Reserve study costs vary based on property size, complexity, and component age. Smaller associations may pay $2,000-$5,000 for a full study, while larger complexes can range $5,000-$15,000+. Key cost factors include the number of buildings, useful life assessments, site inspection requirements, and whether elevated-element planning (SB 326/721) is included. Request quotes from multiple providers to compare pricing and scope.

What's the difference between a full reserve study and an update when requesting a quote?

A full reserve study includes a comprehensive site inspection, detailed component inventory, remaining useful life calculations, and a complete funding plan. An update typically reviews previous findings, adjusts for inflation and deferred maintenance, and refreshes the funding projection. Updates cost less, usually 40-60% of a full study, and are often sufficient if your last study is fewer than 3 years old. Clarify which type you need before requesting your quote.

How do I choose the right reserve study company beyond just comparing price quotes?

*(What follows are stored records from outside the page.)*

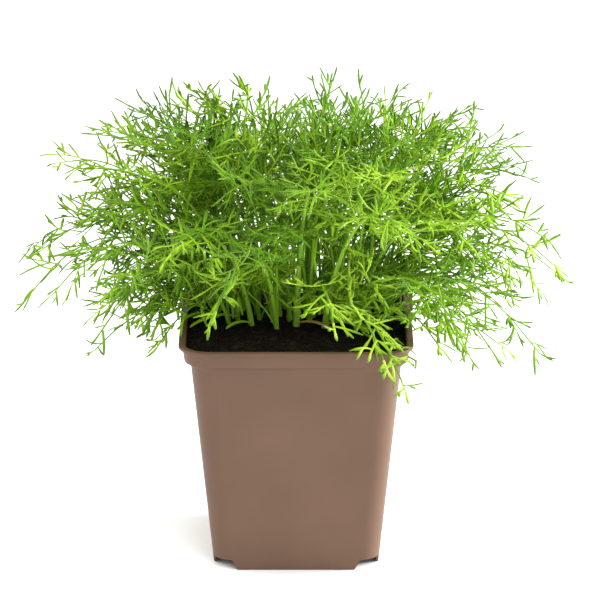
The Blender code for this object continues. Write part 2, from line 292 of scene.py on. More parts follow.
def moist_peat_compost():
    """Moist crumbled peat: nearly black brown, with paler dry grains and hardly any shine."""
    made, tree, shader = new_finish("moist_peat_compost", 0.85)
    place = add_node(tree, "ShaderNodeTexCoord").outputs["Object"]
    clumps = add_node(tree, "ShaderNodeTexNoise", {"Vector": place, "Scale": 1 / (3 * MM), "Detail": 6.0})
    colour = ramp(tree, clumps.outputs["Fac"], [(0.35, "0b0805"), (0.55, "150f09"), (0.75, "30231a")])
    tree.links.new(colour, shader.inputs["Base Color"])
    bump = add_node(tree, "ShaderNodeBump", {
        "Height": clumps.outputs["Fac"], "Strength": 0.7, "Distance": 0.6 * MM,
    })
    tree.links.new(bump.outputs["Normal"], shader.inputs["Normal"])
    shader.inputs["Specular IOR Level"].default_value = 0.12
    return made


def living_dill():
    """Young dill leaf: waxy threads, yellow-green where lit, and deeper green when old and at the tips."""
    made, tree, shader = new_finish("living_dill", 0.48)
    palette = add_node(tree, "ShaderNodeUVMap", uv_map="palette").outputs["UV"]
    split = add_node(tree, "ShaderNodeSeparateXYZ", {"Vector": palette})
    along, tone = split.outputs["X"], split.outputs["Y"]
    body = ramp(tree, tone, [
        (0.0, "4a780a"), (0.35, "6d9c12"), (0.6, "95bd20"), (0.78, "b0d242"),
        (0.82, "79a824"), (0.94, "9cc448"), (0.97, "a08c4c"),
    ])
    tip = ramp(tree, tone, [
        (0.0, "304d0a"), (0.6, "5d8316"), (0.8, "55741c"), (0.94, "648a26"), (0.97, "7c6436"),
    ])
    mix = add_node(tree, "ShaderNodeMix", data_type="RGBA")
    fade = add_node(tree, "ShaderNodeMapRange", {"Value": along, "From Min": 0.55, "From Max": 1.0})
    tree.links.new(fade.outputs["Result"], mix.inputs[0])
    tree.links.new(body, mix.inputs[6])
    tree.links.new(tip, mix.inputs[7])
    tree.links.new(mix.outputs[2], shader.inputs["Base Color"])
    shader.inputs["IOR"].default_value = 1.42
    shader.inputs["Specular IOR Level"].default_value = 0.3
    return made


def pale_paper():
    """Matt white backdrop paper, which gives the soft bounce under the pot."""
    made, _, shader = new_finish("pale_backdrop_paper", 0.9)
    shader.inputs["Base Color"].default_value = linear("fbfbfa")
    shader.inputs["Specular IOR Level"].default_value = 0.1
    return made


def add_piece(name, mesh, finish=None):
    """An object of this mesh, and of this material if one is given, in the scene."""
    piece = bpy.data.objects.new(name, mesh)
    bpy.context.scene.collection.objects.link(piece)
    if finish:
        mesh.materials.clear()
        mesh.materials.append(finish)
    return piece


def made_mesh(piece):
    """The piece with its modifiers worked in: the object keeps only the finished mesh."""
    graph = bpy.context.evaluated_depsgraph_get()
    mesh = bpy.data.meshes.new_from_object(piece.evaluated_get(graph))
    piece.modifiers.clear()
    old = piece.data
    piece.data = mesh
    bpy.data.meshes.remove(old)
    mesh.name = piece.name
    return piece


def rounded_square(half, radius, height):
    """The points of a square with round corners, anticlockwise from above."""
    points = []
    for corner in range(4):
        turn = corner * math.pi / 2
        middle = half - radius
        x = middle * (math.cos(turn) - math.sin(turn))
        y = middle * (math.sin(turn) + math.cos(turn))
        for step in range(CORNER_STEPS + 1):
            angle = turn + step / CORNER_STEPS * math.pi / 2
            points.append((x + radius * math.cos(angle), y + radius * math.sin(angle), height))
    return points


def body_section(height, inset=0.0):
    """A section of the pot's tapered body at a height, moved inwards by the inset."""
    share = height / BODY_TOP
    half = BASE_HALF + (BODY_TOP_HALF - BASE_HALF) * share
    radius = BASE_RADIUS + (BODY_TOP_RADIUS - BASE_RADIUS) * share
    return half - inset, radius - inset, height


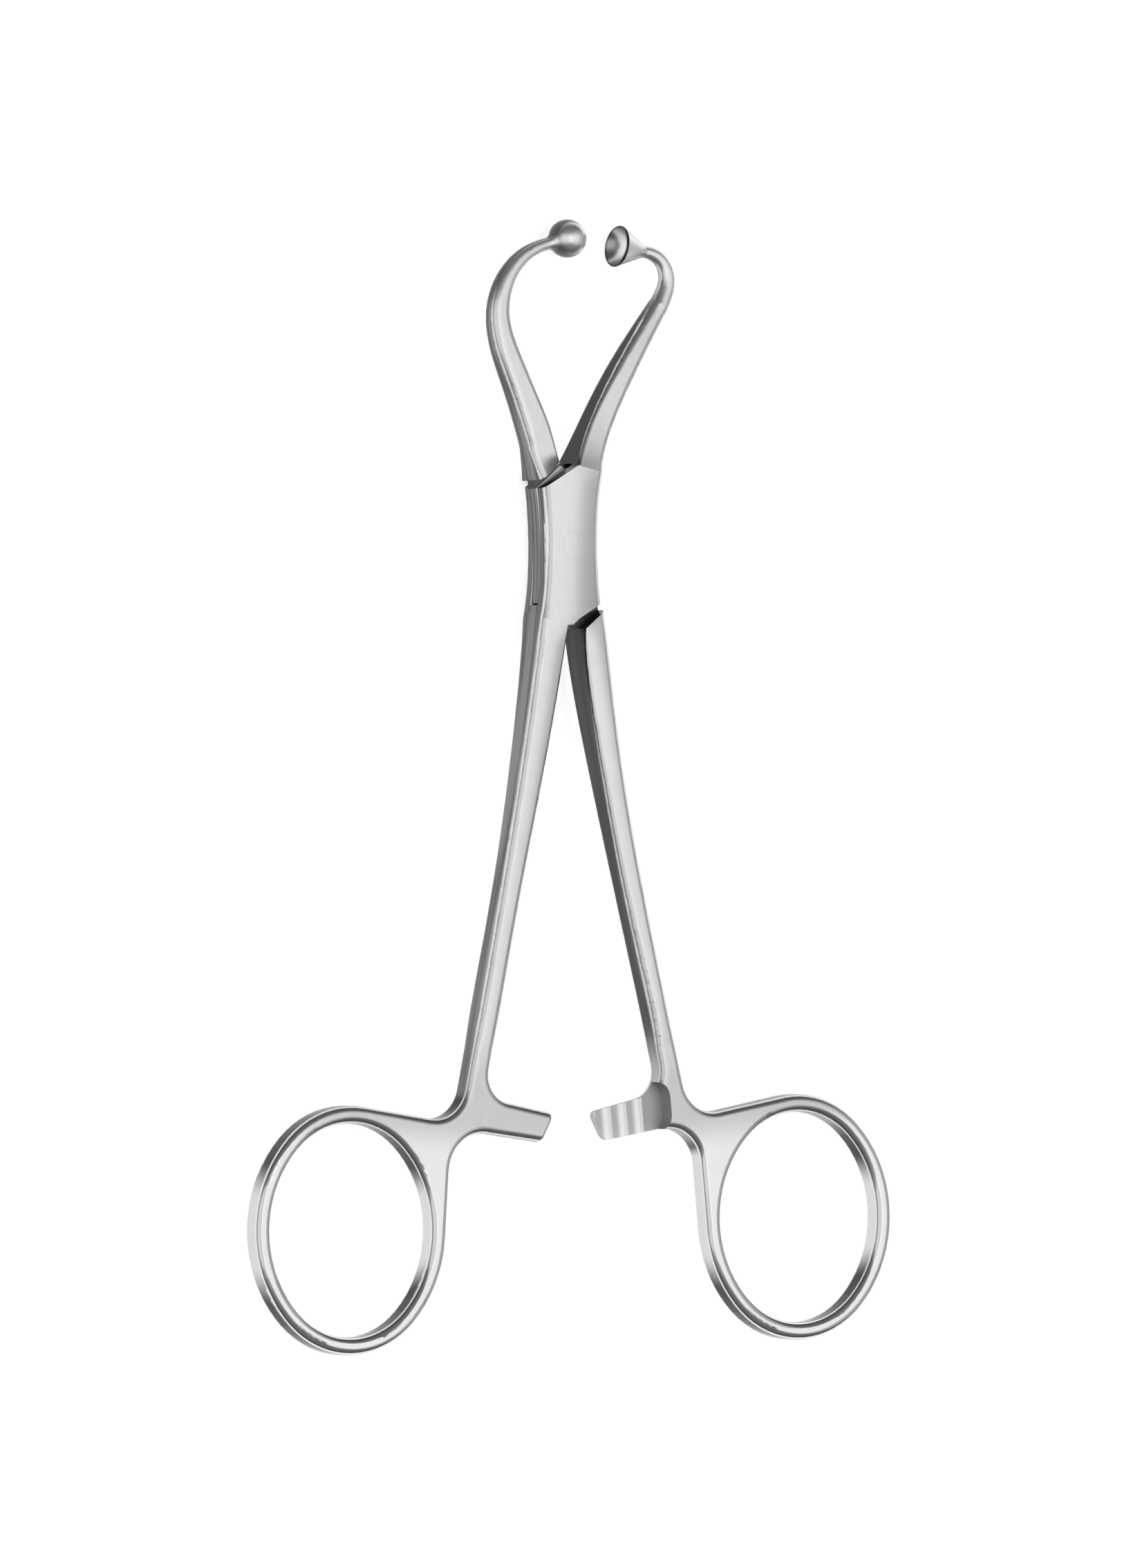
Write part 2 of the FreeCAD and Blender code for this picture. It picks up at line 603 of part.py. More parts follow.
def build_box_half():
    half = Half("box_half", 1)
    # leaves: the tip of the leaf edge is the crotch under the jaw
    leaf_normal = Vector(-slant.x, slant.y, 0)
    root_corner = flare_center - right_of(root_direction) * flare_radius
    lower = side_corner(corner_center, leaf_normal, -size("leaf_edge_reach"))
    sketch = lock_sketch(half, "lock_outline", crotch, root_corner, lower)
    half.symmetric("Pad", "lock", sketch, cell("lock_thickness"))

    def on_side(edge):
        middle = edge.CenterOfMass
        flat = edge.BoundBox.ZLength < 1e-4
        return flat and abs(middle.x) > half_waist * 0.95 and abs(middle.y) < crotch.y

    half.fillet("lock_edges", cell("lock_edge_radius"), on_side)
    root_center = (crotch + root_corner) * 0.5
    root_width = (root_corner - crotch).Length

    # jaw arm: hook and bow are laid out back from the cup
    neck_direction = heading(90 + size("cup_tilt"))
    bite = Vector(size("bite_x"), size("bite_y"), 0)
    neck = bite + neck_direction * (size("cup_mouth_distance") + size("cup_length"))
    hook_end = size("cup_tilt") - 90
    hook_center = neck - right_of(heading(hook_end)) * size("cup_hook_radius")
    hook_start, _ = on_bow(hook_center, size("cup_hook_radius"), size("cup_hook_heading"))
    bow_center = hook_start - right_of(heading(size("cup_hook_heading"))) * size("cup_bow_radius")
    bow_start, bow_direction = on_bow(bow_center, size("cup_bow_radius"), size("cup_bow_heading"))
    path = [slow_curve(root_center, heading(size("cup_root_heading")), bow_start, bow_direction, share)
            for share in cup_arm_stations]
    bow_middle = (size("cup_bow_heading") + size("cup_hook_heading")) / 2
    path.append(on_bow(bow_center, size("cup_bow_radius"), bow_middle))
    hook_turn = size("cup_hook_heading") - hook_end
    for share in hook_stations:
        path.append(on_bow(hook_center, size("cup_hook_radius"),
                           size("cup_hook_heading") - hook_turn * share))
    path.append((neck - neck_direction * size("neck_overlap"), neck_direction * -1))
    stations = limb_stations((root_center, root_direction), path, *jaw_profile(root_width))
    bow_station = len(cup_arm_stations)
    half.limb("jaw", stations[:bow_station + 1])
    half.limb("hook", stations[bow_station:])
    add_cup(half, neck_direction)
    half.join(build_handle("box_handle", 1, (root_center * -1, root_direction * -1), root_width,
                           size("shank_root_heading")))

    # mortise between the leaves, its ends parallel to the tongue's
    far = size("lock_waist_width")
    ends = []
    for x in (-far, far):
        ends.append((x, (size("mortise_reach") - slant.x * x) / slant.y))
    corners = [(x, y, 0) for x, y in ends] + [(-x, -y, 0) for x, y in ends]
    mortise = half.outline("mortise_outline", corners)
    half.symmetric("Pocket", "mortise", mortise,
                   cell("lock_thickness") + " - 2 * " + cell("leaf_thickness"))
    hole = half.sketch("pin_hole_profile", "XZ_Plane")
    hole.addGeometry(pin_outline(size("pin_press_gap")), False)
    half.turned("Groove", "pin_hole", hole, "V_Axis")
    return half


def build_tongue_half():
    half = Half("tongue_half", -1)
    # tongue: its tips are where the shoulders meet its slanted ends
    end_normal = Vector(-slant.x, slant.y, 0)
    tip = Vector((shoulder_reach - tongue_reach) / (2 * slant.x),
                 (shoulder_reach + tongue_reach) / (2 * slant.y), 0)
    shoulder_corner = side_corner(flare_center, slant, shoulder_reach)
    lower = side_corner(corner_center, end_normal, -tongue_reach)
    sketch = lock_sketch(half, "tongue_outline", tip, shoulder_corner, lower)
    half.symmetric("Pad", "tongue", sketch,
                   cell("lock_thickness") + " - 2 * (" + cell("leaf_thickness") + " + "
                   + cell("tongue_play") + ")")
    root_center = (tip + shoulder_corner) * 0.5
    root_width = (shoulder_corner - tip).Length

    neck_direction = heading(90 + size("ball_tilt"))
    bite = Vector(-size("bite_x"), size("bite_y"), 0)
    neck = bite + neck_direction * size("ball_neck_distance")
    bow_end = size("ball_tilt") - 90
    bow_center = neck - right_of(heading(bow_end)) * size("ball_bow_radius")
    bow_start, bow_direction = on_bow(bow_center, size("ball_bow_radius"), size("ball_bow_heading"))
    path = [slow_curve(root_center, heading(size("ball_root_heading")), bow_start, bow_direction, share)
            for share in ball_arm_stations]
    bow_turn = size("ball_bow_heading") - bow_end
    for share in ball_bow_stations:
        path.append(on_bow(bow_center, size("ball_bow_radius"),
                           size("ball_bow_heading") - bow_turn * share))
    path.append((neck - neck_direction * size("neck_overlap"), neck_direction * -1))
    half.limb("jaw", limb_stations((root_center, slant), path, *jaw_profile(root_width)))
    add_ball(half, neck_direction)
    half.join(build_handle("tongue_handle", -1, (root_center * -1, slant * -1), root_width,
                           size("shank_root_heading") / 2))
    bore = half.sketch("pin_bore_outline")
    bore.addGeometry(Part.Circle(Vector(0, 0, 0), Vector(0, 0, 1),
                                 size("pin_diameter") / 2 + size("pin_running_gap")), False)
    half.symmetric("Pocket", "pin_bore", bore, cell("lock_thickness"))
    return half


def build_pivot_pin():
    half = Half("pivot_pin", 1)
    sketch = half.sketch("profile", "XZ_Plane")
    sketch.addGeometry(pin_outline(0), False)
    half.turned("Revolution", "shaft", sketch, "V_Axis")
    return half


pieces = [build_box_half(), build_tongue_half(), build_pivot_pin()]
for piece, turn in zip(pieces, (-1, 1, 0)):
    swing = Rotation(Vector(0, 0, 1), turn * size("half_opening"))
    piece.body.Placement = Placement(Vector(0, 0, half_lock), swing)
doc.recompute()

for item in doc.Objects:
    if "Invalid" in item.State or "Error" in item.State:
        raise ValueError(f"{item.Name} is {item.State}")
for piece in pieces:
    shape = piece.body.Shape
    if shape.isNull() or not shape.isValid() or len(shape.Solids) != 1:
        raise ValueError(f"{piece.label} is not one valid solid")
for piece in pieces:
    shape = piece.body.Shape
    shape.exportStep(f"parts/{piece.label}.step")
    print(piece.label, f"volume {shape.Volume:.1f} mm3, faces {len(shape.Faces)}")
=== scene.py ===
import math
import bmesh
import bpy
from mathutils import Matrix, Vector

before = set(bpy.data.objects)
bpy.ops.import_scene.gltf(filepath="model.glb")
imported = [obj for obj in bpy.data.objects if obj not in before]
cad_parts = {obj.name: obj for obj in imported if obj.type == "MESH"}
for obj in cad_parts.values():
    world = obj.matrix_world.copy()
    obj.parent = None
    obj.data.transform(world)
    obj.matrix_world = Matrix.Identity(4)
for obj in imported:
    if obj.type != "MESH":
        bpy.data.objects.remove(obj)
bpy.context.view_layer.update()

MM = 0.001


def grey(value, warmth=0.0):
    """A grey, turned a little warm by its warmth."""
    return (value * (1 + warmth), value, value * (1 - warmth), 1)


# The photograph looks down on the clamp from its left, with a long lens.
PHOTO_WIDTH, PHOTO_HEIGHT = 1636, 2268
PIXELS_PER_MM = 12.70
PIVOT_PIXEL = (814, 789)
CAMERA_TILT = math.radians(33)
CAMERA_ROLL = math.radians(0.8)
LENS, SENSOR = 400, 36
NEAR_CLIP, FAR_CLIP = 0.01, 20

# The clamp lies flat, with its pivot over the origin and its jaws towards +Y.
HALF_OPENING_DEGREES = 4.77
MIDDLE_PLANE = 2.4 * MM
HALF_TONGUE = 0.8 * MM
CUP_SEAT = (6.975 * MM, 34.289 * MM)
CUP_AXIS = (-0.9855, 0.1697)

# Zones along a half as it lies when closed, each from where it starts to where it is full.
LOCK_ZONE = (14 * MM, 6 * MM)
LIMB_ZONE = (8 * MM, 10 * MM)
BELOW_PIVOT = (2 * MM, -2 * MM)
SHANK_FROM, SHANK_TO = (-6 * MM, -12 * MM), (-62 * MM, -55 * MM)
HUB_ZONE = (-55 * MM, -63 * MM)
RATCHET_ZONE = (-60 * MM, -61 * MM)
RING_ZONE = (-66 * MM, -71 * MM)
TIP_ZONE = (26 * MM, 31 * MM)

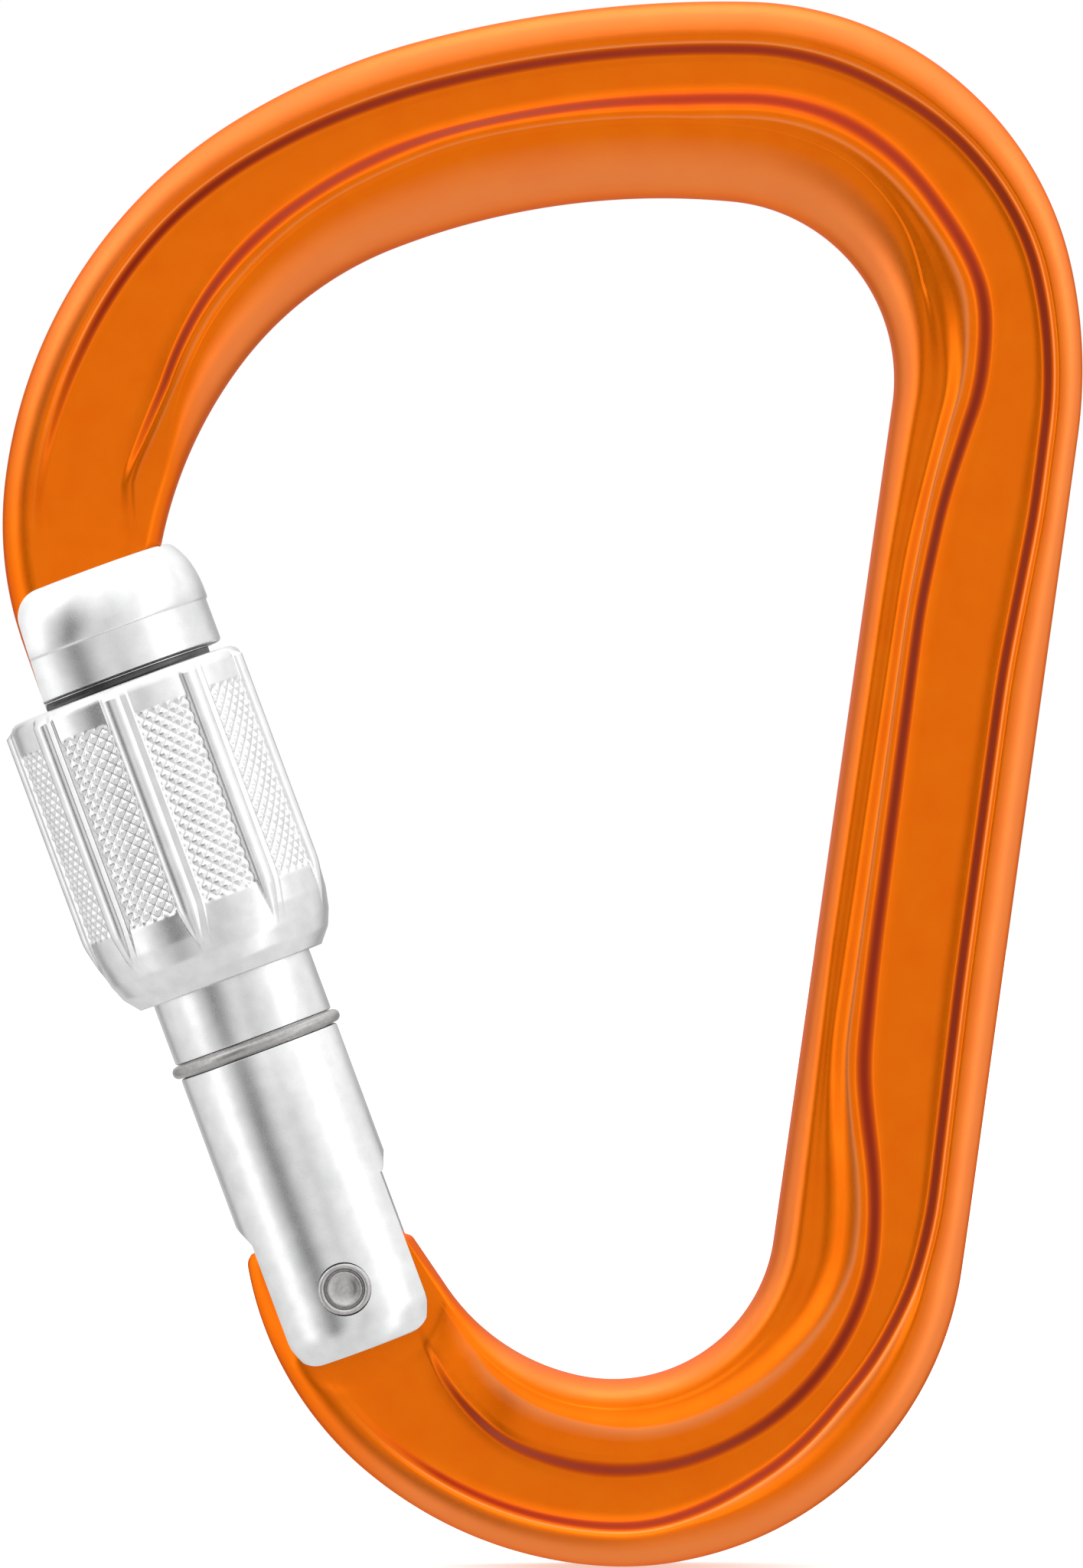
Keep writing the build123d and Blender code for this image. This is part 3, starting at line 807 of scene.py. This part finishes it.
def cheek_outline():
    """The cutter for the cap's flat cheek, with the rounded corner at its top."""
    corner = (CHEEK_TOP + CHEEK_CORNER, CAP_TOP - CHEEK_CORNER)
    above = CAP_TOP + 2
    return [
        (-CUT_SIDE, CHEEK_LOW), (CHEEK_FOOT, CHEEK_LOW), (CHEEK_FOOT, CAP_FOOT),
        *arc(corner, CHEEK_CORNER, 180, 90), (corner[0], above), (-CUT_SIDE, above)]


def rivet_hole(radius, low, high, steps):
    """A round cutter on the rivet's axis."""
    return prism(arc((0, 0), radius, 0, HOLE_END, steps), low, high)


def gate_cutters():
    """Everything that is taken away from the turned gate."""
    low = SLOT_FLOOR - 1
    overlap = CAP_SLOT_OVERLAP
    return [
        prism(slot_outline(), -SLOT_HALF, SLOT_HALF),
        fork_corner(1),
        fork_corner(-1),
        lathe([(0, low), (BORE, low), (BORE, BORE_END), (0, BORE_END)], BORE_COLUMNS),
        prism(cheek_outline(), -CUT_DEPTH, CUT_DEPTH),
        rivet_hole(RIVET_RADIUS, -CUT_DEPTH, CUT_DEPTH, 48),
        rivet_hole(RIVET_HEAD_RADIUS, -CUT_DEPTH, -RIVET_SEAT, 60),
        rivet_hole(RIVET_HEAD_RADIUS, RIVET_SEAT, CUT_DEPTH, 60),
        nose_slot(NOSE_END_RADIUS - overlap, WAIST_LOW + overlap, SLOT_HALF),
        nose_slot(WAIST_LOW, WAIST_HIGH, WAIST_HALF + WAIST_GAP),
        nose_slot(WAIST_HIGH - overlap, CAP_SLOT_TOP, SLOT_HALF)]


def make_gate():
    """The barrel with its fork and its keylock cap, turned and then cut."""
    mesh = carved(lathe(GATE_PROFILE, GATE_COLUMNS), gate_cutters())
    mesh.polygons.foreach_set("use_smooth", [True] * len(mesh.polygons))
    mesh.set_sharp_from_angle(angle=math.radians(SHARP_ANGLE))
    mesh.name = "barrel"
    piece = bpy.data.objects.new("barrel", mesh)
    bpy.context.scene.collection.objects.link(piece)
    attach(piece, "gate")
    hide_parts("gate")
    mesh.materials.clear()
    mesh.materials.append(FINISHES["gate_metal"])
    return piece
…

Evaluate vendors on professional credentials (look for CAI-certified analysts), Davis-Stirling compliance (critical for California HOAs), and their experience with your property type. Review their proposal template to ensure it addresses your community's specific needs, including asset management, cash flow analysis, and statutory requirements. Check references and ask about their site visit process, report clarity, and board presentation support. Price matters, but expertise and compliance are more important.